12Aralık tarihine dek Londra Ordovas Galeri’de sanatseverleri oldukça derin bir sergi bekliyor. Sansasyonel eserleri ile tanıdığımız Damien Hirst’ün fikriyle yola çıkılarak hazırlanan sergi Roma Dönemi’nden günümüze kadar, denizin sanatçılar üzerindeki etkisine odaklanan küçük ebatlı, önemli eserleri bir araya getirmiş. Mekanın ortasında yer alan Damien Hirst’ün meşhur köpek balığı yerleştirmesi serginin en çarpıcı işiydi sanırım.
Bu eser bizlere yaşayan birinin zihninde “ölümün” fiziksel olarak imkansızlığından bahsediyor. Ortadaki yerleştirmeye eşlik eden duvarda ise özenle çerçevelenmiş ve asılmış Picasso, Marx Ernst, Francis Bacon gibi sanat tarihinin yapı taşlarının eserlerine yer verilmiş. Kendi içerisinde bir kompozisyon oluşturacak şekilde asılmış tuvaller arasında yer alan bir eser oldukça dikkat çekiciydi. Büyük bir Gustave Courbet hayranı olan Francois Bacon’ın geceyi resimlediği deniz tablosu adeta Courbet’nin 70’li yıllarda Normandiya kıyılarını resmettiği tuvallerine gönderme yapıyordu.
Bu kasvetli havada, dalgalar içinde sırtı bize dönük duran figürün üzerinde ise kalın fırça darbelerini görmek mümkün.

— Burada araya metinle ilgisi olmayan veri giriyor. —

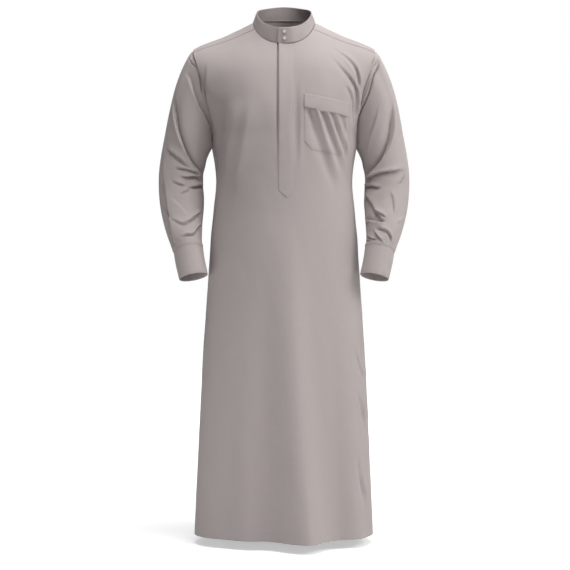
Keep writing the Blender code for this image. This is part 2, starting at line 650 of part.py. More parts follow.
def collar_point(turn, share, out):
    """A point on the collar, from its seam (0) to its upper edge (1), moved out by a distance."""
    base, top = collar_base(turn), collar_top(turn)
    ahead, behind = turn + 0.02, turn - 0.02
    run = collar_base(ahead) + collar_top(ahead) - collar_base(behind) - collar_top(behind)
    outward = np.cross(run, top - base)
    outward /= np.linalg.norm(outward, axis=-1, keepdims=True)
    clear_of_seam = np.array((0, 0, 2 * SEAM_GAP * (1 - share)))
    return base + (top - base) * share + clear_of_seam + outward * np.asarray(out)[..., None]


def turn_at(x, share):
    """The turn round the neck at which the collar's front is at x."""
    low, high = -0.6, 0.6
    for _ in range(40):
        middle = (low + high) / 2
        here = collar_point(np.array(middle), share, 0.0)[0]
        low, high = (middle, high) if here < x else (low, middle)
    return middle


def make_collar(material):
    """One strip from the lapped end, over the start of the other end, round the wearer's left and the back,
    to the end that lies under the lap."""
    start, end = turn_at(COLLAR_LAP_X, 0.5), turn_at(COLLAR_UNDERLAP_X, 0.5) + 2 * math.pi
    neck = np.concatenate([FRONT_NECK, BACK_NECK[1:], FRONT_NECK[1:] + 2 * math.pi])
    turns = np.concatenate([[start], neck[(neck > start + 0.03) & (neck < end - 0.03)], [end]])
    over = LAP * (1 - smooth_step((turns - start - COLLAR_LAP_TURN) / COLLAR_LAP_BLEND))
    shares = (0.0, 0.34, 0.68, 1.0)
    outer = np.array([collar_point(turns, share, over) for share in shares])
    inner = np.array([collar_point(turns, share, over - STAND) for share in shares])
    corner = np.arange(outer.shape[0] * outer.shape[1]).reshape(outer.shape[:2])
    faces = np.stack([corner[:-1, :-1], corner[:-1, 1:], corner[1:, 1:], corner[1:, :-1]], axis=-1)
    wall("collar", outer.reshape(-1, 3), inner.reshape(-1, 3), faces.reshape(-1, 4), material)


# ---------------------------------------------------------------- sleeves and cuffs


def armhole_loop(out):
    """The armhole seam on the wearer's left as a loop: from the shoulder round the front to the armpit, and up
    the back, a seam's gap off the body."""
    front = body(np.full(len(ARMHOLE_UPS), HALF_PATTERN), ARMHOLE_UPS[::-1], FRONT, out)
    back = body(np.full(len(BACK_ARMHOLE_UPS), HALF_PATTERN), BACK_ARMHOLE_UPS, BACK, out)
    return np.concatenate([front, back[1:-1]]) + np.array((ARMHOLE_GAP, 0, 0))


CUFF_START = len(ARM_RINGS) - 1 - CUFF_RINGS
arm = {n: curve_through(range(len(ARM_RINGS)), column(ARM_RINGS, ARM_COLUMNS, n) * MM) for n in ARM_COLUMNS}


def arm_axis(station):
    """The middle of the arm at stations along the table of rings, and half its width as a vector."""
    outer = np.stack([arm["outer_x"](station), arm["centre_y"](station), arm["outer_z"](station)], axis=-1)
    inner = np.stack([arm["inner_x"](station), arm["centre_y"](station), arm["inner_z"](station)], axis=-1)
    return (outer + inner) / 2, (outer - inner) / 2


def arm_rings(station, angles):
    """Points of the rings at the angles round them (0 outer, 90 degrees front, 180 inner), and how far down
    the arm each ring is."""
    centre, half = arm_axis(station)
    ahead, behind = arm_axis(station + 0.3)[0], arm_axis(station - 0.3)[0]
    depth = np.cross(ahead - behind, half)
    depth *= (arm["half_depth"](station) / np.linalg.norm(depth, axis=1))[:, None]
    points = centre[:, None] + half[:, None] * np.cos(angles)[None, :, None]
    points = points + depth[:, None] * np.sin(angles)[None, :, None]
    down = np.concatenate([[0], np.cumsum(np.linalg.norm(np.diff(centre, axis=0), axis=1))])
    return points, down


def seam_ring(ring, past):
    """A ring of the cuff seam, put onto the seam's plane and then moved past it, down the arm."""
    centre, half = (v[0] for v in arm_axis(np.array([CUFF_START])))
    down = arm_axis(np.array([CUFF_START + 0.3]))[0][0] - arm_axis(np.array([CUFF_START - 0.3]))[0][0]
    down = down - half * (down @ half) / (half @ half)
    down /= np.linalg.norm(down)
    return ring + (past - (ring - centre) @ down)[:, None] * down


def ring_normals(points):
    """Outward directions on a stack of closed rings, from the neighbours of each point."""
    round_it = np.roll(points, -1, axis=1) - np.roll(points, 1, axis=1)
    down_it = np.gradient(points, axis=0)
    normal = np.cross(round_it, down_it)
    return normal / np.linalg.norm(normal, axis=2, keepdims=True)


def loop_angles(loop):
    """The angle round the arm at which each station of the armhole sits."""
    centre = (loop.max(axis=0) + loop.min(axis=0)) / 2
    away = (loop - centre) / ((loop.max(axis=0) - loop.min(axis=0)) / 2)
    return np.unwrap(np.arctan2(-away[:, 1], away[:, 2]))


def sleeve_points(folds):
    """The sleeve of the wearer's left arm: outer points as rings, and their outward directions."""
    loop = armhole_loop(0.0)
    angles = loop_angles(loop)
    shares = np.unique(np.concatenate([np.linspace(a, b, count + 1) for a, b, count in SLEEVE_RING_RUNS]))
    rings, down = arm_rings(shares * CUFF_START, angles)
    share = down / down[-1]
    turned = (1 - smooth_step(share / SLEEVE_BLEND))[:, None, None]
    plain = rings + (loop - rings[0])[None] * turned
    normal = ring_normals(plain)
    around = np.degrees(angles)[None] + 0 * down[:, None]
    height = fold_height(around, down[:, None] / MM + 0 * around, folds, turn=360)
    held = smooth_step(share / 0.05) * smooth_step((1 - share) / 0.04)
    folded = plain + normal * (height * held[:, None])[..., None]
    return folded, ring_normals(folded)


def tube(name, outer, inner, mirrored, material):
    """A wall over closed rings, mirrored for the wearer's right arm."""
    rings, stations = outer.shape[:2]
    corner = np.arange(rings * stations).reshape(rings, stations)
    beside = np.roll(corner, -1, axis=1)
    quads = np.stack([corner[:-1], corner[1:], beside[1:], beside[:-1]], axis=-1).reshape(-1, 4)
    flip = np.array((-1 if mirrored else 1, 1, 1))
    faces = quads if mirrored else quads[:, ::-1]
    return wall(name, outer.reshape(-1, 3) * flip, inner.reshape(-1, 3) * flip, faces, material)


def make_sleeve(name, folds, mirrored, material):
    """The sleeve starts on the armhole's own edge and ends half a seam's gap before the cuff."""
    outer, normal = sleeve_points(folds)
    inner = outer - normal * CLOTH
    inner[0] = armhole_loop(-CLOTH)
    for skin in (outer, inner):
        skin[-1] = seam_ring(skin[-1], -SEAM_GAP / 2)
    return tube(name, outer, inner, mirrored, material)


def make_cuff(name, mirrored, material):
    angles = np.linspace(0, 2 * math.pi, CUFF_STATIONS, endpoint=False)
    outer, _ = arm_rings(np.linspace(CUFF_START, len(ARM_RINGS) - 1, CUFF_RINGS + 1), angles)
    inner = outer - ring_normals(outer) * STAND
    for skin in (outer, inner):
        skin[0] = seam_ring(skin[0], SEAM_GAP / 2)
    return tube(name, outer, inner, mirrored, material)


# ---------------------------------------------------------------- snaps


def snap_mesh(material):
    """A low round cap with a raised rim, turned about its own Z axis, with its flat back at 0."""
    inner = SNAP_RADIUS - SNAP_RIM
    profile = [
        (0, SNAP_HEIGHT * 0.72), (inner * 0.72, SNAP_HEIGHT * 0.66), (inner, SNAP_HEIGHT * 0.5),
        (inner + SNAP_RIM * 0.35, SNAP_HEIGHT * 0.96), (inner + SNAP_RIM * 0.6, SNAP_HEIGHT),
        (SNAP_RADIUS, SNAP_HEIGHT * 0.6), (SNAP_RADIUS, 0), (0, 0),
    ]
    shape = bmesh.new()
    chain = [shape.verts.new((r, 0, z)) for r, z in profile]
    edges = [shape.edges.new(pair) for pair in zip(chain, chain[1:])]
    bmesh.ops.spin(
        shape, geom=chain + edges, cent=(0, 0, 0), axis=(0, 0, 1), angle=2 * math.pi, steps=SNAP_SEGMENTS,
        use_merge=True, use_duplicate=False,
    )
    bmesh.ops.remove_doubles(shape, verts=shape.verts, dist=0.01 * MM)
    bmesh.ops.recalc_face_normals(shape, faces=shape.faces)
    mesh = bpy.data.meshes.new("snap")
    shape.to_mesh(mesh)
    shape.free()
    mesh.materials.append(material)
    mesh.shade_smooth()
    mesh.set_sharp_from_angle(angle=math.radians(40))
    return mesh


def place_snap(name, mesh, share):
    """Sets a snap on the collar's lapped end, with its back just off the cloth."""
    turn = np.array(turn_at(SNAP_X, share))
    seat = Vector(collar_point(turn, share, LAP + SEAM_GAP))
    outward = (Vector(collar_point(turn, share, 1.0)) - Vector(collar_point(turn, share, 0.0))).normalized()
    snap = bpy.data.objects.new(name, mesh)
    snap.matrix_world = Matrix.Translation(seat) @ outward.to_track_quat("Z", "Y").to_matrix().to_4x4()
    bpy.context.scene.collection.objects.link(snap)


# ---------------------------------------------------------------- build


def make_material(name, colour, roughness, metallic=0.0):
    material = bpy.data.materials.new(name)
    material.use_nodes = True
    shader = material.node_tree.nodes["Principled BSDF"]
    shader.inputs["Base Color"].default_value = (*colour, 1)
    shader.inputs["Roughness"].default_value = roughness
    shader.inputs["Metallic"].default_value = metallic
    return material


def main():
    for thing in list(bpy.data.objects):
        bpy.data.objects.remove(thing)
    cloth = make_material("robe_cloth", (0.42, 0.37, 0.355), 0.75)
    pearl = make_material("snap_pearl", (0.78, 0.74, 0.71), 0.30)

    marks = (placket_outline(), pocket_outline(), flap_outline())
    outline = front_outline()
    inner = lattice(outline, FRONT_ROWS, FRONT_STEP, marks, fold_points(FRONT_FOLDS, FRONT))
    front = triangles_in(outline, inner, marks)
    panel("front", front, on_front, CLOTH, cloth)
    lying = SEAM_GAP + DOUBLED
    for name, mark, lift in zip(("placket", "pocket", "pocket_flap"), marks, (lying, lying, 2 * lying)):
        panel(name, part_of(front, mark), on_front, DOUBLED, cloth, lift)

    outline = back_outline()
    inner = lattice(outline, BACK_ROWS, BACK_STEP, folds=fold_points(BACK_FOLDS, BACK))
    panel("back", triangles_in(outline, inner), on_back, CLOTH, cloth)
    outline = yoke_outline()
    rows = spaced(outline[:, 1].min(), outline[:, 1].max(), YOKE_STEP)
    panel("yoke", triangles_in(outline, lattice(outline, rows, YOKE_STEP)), on_yoke, CLOTH, cloth)

    make_collar(cloth)
    for name, folds, mirrored in (("left", LEFT_SLEEVE_FOLDS, False), ("right", RIGHT_SLEEVE_FOLDS, True)):
        make_sleeve(f"sleeve_{name}", folds, mirrored, cloth)
        make_cuff(f"cuff_{name}", mirrored, cloth)
    mesh = snap_mesh(pearl)
    for name, share in zip(("snap_upper", "snap_lower"), SNAP_SHARES):
        place_snap(name, mesh, share)


main()
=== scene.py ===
# %% [markdown]
# # A men's thobe, dressed over its fixed solids
#
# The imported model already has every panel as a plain, closed wall of cloth. This lesson puts the finer cloth
# over those walls: thin shells with creases, rolled seams, a tacked hem, sewing thread and snaps.
#
# Metres, +Z up. The front faces -Y and the wearer's left is +X. The origin is on the shoulder line, midway
# between the two high shoulder points.

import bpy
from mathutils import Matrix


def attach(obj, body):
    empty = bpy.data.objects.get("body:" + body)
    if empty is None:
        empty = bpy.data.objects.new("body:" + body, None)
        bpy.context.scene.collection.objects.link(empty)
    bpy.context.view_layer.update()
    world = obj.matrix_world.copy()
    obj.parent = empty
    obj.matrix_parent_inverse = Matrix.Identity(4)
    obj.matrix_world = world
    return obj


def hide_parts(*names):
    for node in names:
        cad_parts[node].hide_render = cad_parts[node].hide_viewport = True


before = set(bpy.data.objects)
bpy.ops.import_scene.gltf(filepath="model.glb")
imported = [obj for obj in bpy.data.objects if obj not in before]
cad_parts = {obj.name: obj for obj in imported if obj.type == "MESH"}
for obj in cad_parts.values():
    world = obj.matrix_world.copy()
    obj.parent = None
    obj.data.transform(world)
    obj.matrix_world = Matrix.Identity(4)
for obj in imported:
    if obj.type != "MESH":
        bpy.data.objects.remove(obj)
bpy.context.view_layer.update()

import math

import bpy
import numpy as np
from mathutils import Matrix, Vector

MM = 0.001
print("Panels in the packed robe:", ", ".join(sorted(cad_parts)))

# %% [markdown]
# ## Curves and folds
#
# Cloth that hangs on a body has two kinds of relief. Broad folds fall with gravity, and small creases show
# where it is pinched, at the elbow or under the arm. Both could be sculpted or simulated. Here each is a row
# in a table: a line on the cloth with a width and a height. A row can be read, moved or deleted like a pleat.

# %% Smooth curves through a table's points


def curve_through(stations, values):
    """A smooth curve through the points of a table, as a function of the station."""
    order = np.argsort(stations)
    stations, values = np.asarray(stations)[order], np.asarray(values)[order]
    slopes = np.gradient(values, stations)

    def at(x):
        x = np.clip(x, stations[0], stations[-1])
        i = np.clip(np.searchsorted(stations, x, side="right") - 1, 0, len(stations) - 2)
        step = stations[i + 1] - stations[i]
        t = (x - stations[i]) / step
        ends = values[i] * (2 * t**3 - 3 * t**2 + 1) + values[i + 1] * (3 * t**2 - 2 * t**3)
        return ends + step * (slopes[i] * (t**3 - 2 * t**2 + t) + slopes[i + 1] * (t**3 - t**2))

    return at


def smooth_step(t):
    """A soft step: 0 up to 0, 1 from 1 on."""
    t = np.clip(t, 0, 1)
    return t * t * (3 - 2 * t)


def fade_ends(t, head, tail):
    """1 along the middle of a line from 0 to 1, which fades out over its head and its tail."""
    return smooth_step(t / head) * smooth_step((1 - t) / tail)


def bell(distance, width, power=2):
    """A bell-shaped share: 1 at no distance, and little at twice the width. A lower power makes it peaked."""
    return np.exp(-(np.abs(distance / width) ** power))


def run_along(points):
    """How far along a path each of its points lies."""
    return np.concatenate([[0], np.cumsum(np.linalg.norm(np.diff(points, axis=0), axis=1))])


# %% How far the rows of a table lift the cloth


def along_and_aside(x, y, row, turn=None):
    """Where points lie along a row's line, from 0 to 1, and how far beside its bowed middle."""
    x0, y0, x1, y1, bow = row[:5]
    length = math.hypot(x1 - x0, y1 - y0)
    along = np.array((x1 - x0, y1 - y0)) / length
    from_x = x - x0
    if turn:
        from_x = (from_x - (x1 - x0) / 2 + turn / 2) % turn - turn / 2 + (x1 - x0) / 2
    t = (from_x * along[0] + (y - y0) * along[1]) / length
    inside = np.clip(t, 0, 1)
    aside = from_x * along[1] - (y - y0) * along[0] - bow * 4 * inside * (1 - inside)
    return t, aside


FOLD_END = 0.35  # the share of a fold's line over which a closed end fades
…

Bu eseri gizemli kılan bir başka özellik ise 1957’de üretilmiş olmasına rağmen sanatçının 1997 yılındaki ölümünün ardından sanat dünyasında sonradan görünmüş olması. Tabii deniz ve mavi deyince Yves Klein’ın da “Blue” isimli eserinin “The Big Blue” sergisinde yer almamış olması düşünülemezdi.
Minik tuvallerdeki detaylar
Londra’daki favori galerilerimden Hauser & Wirth Galeri’de ise eserlerini ilk kez gördüğüm 1978 doğumlu genç sanatçı Anj Smith’in kişisel sergisi yer alıyordu. Minik minik tuvallere detaycı bir anlayış ile işlenmiş resimlerin hepsi birbirinden güzeldi. “Phosphor on the Palms” isimli sergi; 1879 1955 yılları arasında yaşamış Wallece Stevens isimli şairin “Fabliau of Florida” adlı şiirine gönderme yapıyordu. Sanatçının 2011 yılından sonra ilk kez gerçekleştirdiği sergisi; doğa, ölüm, alt kültür, sanat tarihi ve moda gibi kavramları ele alıyor. Genellikle grotesk, portre eserler üretmiş olan sanatçının bazı soyut mekan denemeleri bana Salvador Dali’nin tablolarını da anımsattı. Sergi 21 Kasım’a dek izlenebilir.
‘Saray Ressamı‘nın gizemli portreleri
Londra Kraliyet Sanat Akademisi’nde de romantizm akımının önde gelen isimlerinden ve karamsar savaş tablolarıyla tanıdığımız İspanyol sanatçı Francisco Goya’nın bir dizi portre eserine yer veriliyordu. İspanyol saltanatında “saray ressamı“ olarak bilinen Goya’nın eserlerinin yaşadığı döneme ait bilgi içeren önemli belgeler olduğu bilinir. Portreleriyle ün kazanmış olan Goya’nın sergide bulunan en çarpıcı eseri ise Osuna Ailesi’nin portresini resmettiği tablosuydu kanımca. Sanatçı bu eseriyle, dönemin en aydın ailelerinden olan Osuna Ailesi’ne daha da modern bir görünüm kazandırmak istemişti. İspanyol Dükü olan baba figürü ayakta, en büyük kızlarının elini tutuyor, diğer çocuklar yerde oyun oynuyor ve Dük’ün zarif hanımı oturduğu koltuğunda elinde bulunan kitap sayesinde eşi ile aralarında entelektüel anlamda herhangi bir fark olmadığına vurgu yapıyordu. 1788’tarihi Osuna Ailesi dışında pek çok önemli Goya tablosunu 10 Ocak 2016 tarihine dek Londra Kraliyet Akademisi’nde görebilirsiniz.